A few days before the game, Brown admitted that he didn’t realize when he was hired in 1997 just how intense the scrutiny would be. He didn’t realize that “every day” really meant every day. It took time, he said, but he learned to deal with it. His skin got thicker. He realized it wasn’t about him; it was about the office he occupied. All he could do was his best, and when in doubt, he’d do what he felt was right, no matter how long it took to figure that out. If Brown has a mantra, he told me, it’s this: “Stay fair to yourself.” When I asked what he meant by that, he finally dropped the familiar quotes, anecdotes, and lines that sounded like they’d been used hundreds of times in front of thousands of boosters. “I didn’t know for a long time who I was,” he said, “and I didn’t know that I didn’t know who I was, but I was very uncomfortable at times because I kept fighting this something to prove to myself and everybody else I could do whatever this was.
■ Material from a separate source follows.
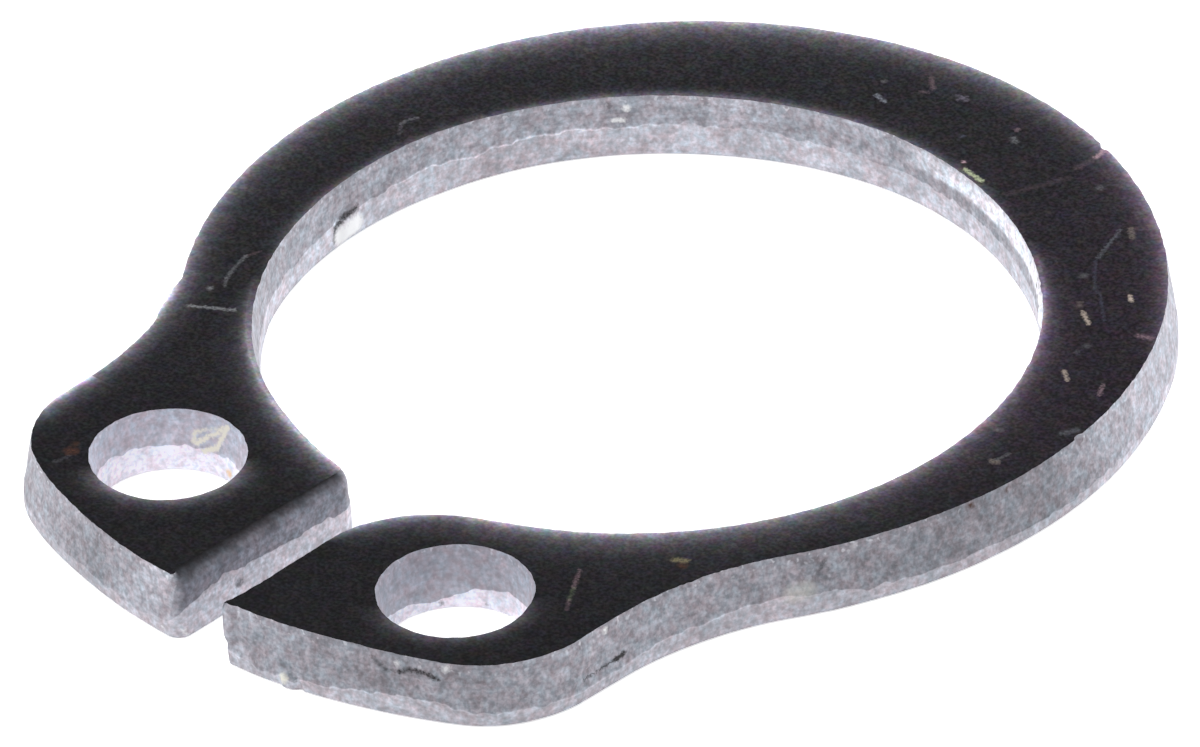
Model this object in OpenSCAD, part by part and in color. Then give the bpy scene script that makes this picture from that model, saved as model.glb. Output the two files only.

I wasn’t sure I could do it. I still don’t know for sure where all that comes from. If I sat down with a psychiatrist, he might say, ‘Your dad jumped you as a Little League baseball player, so you had to prove it to him.’ I don’t know.”

He paused, unsure for a moment where to turn. Then, quickly, he said, “But over the last—probably since we’ve been at Texas, really, I’ve been having more fun than I’ve ever had in my life.”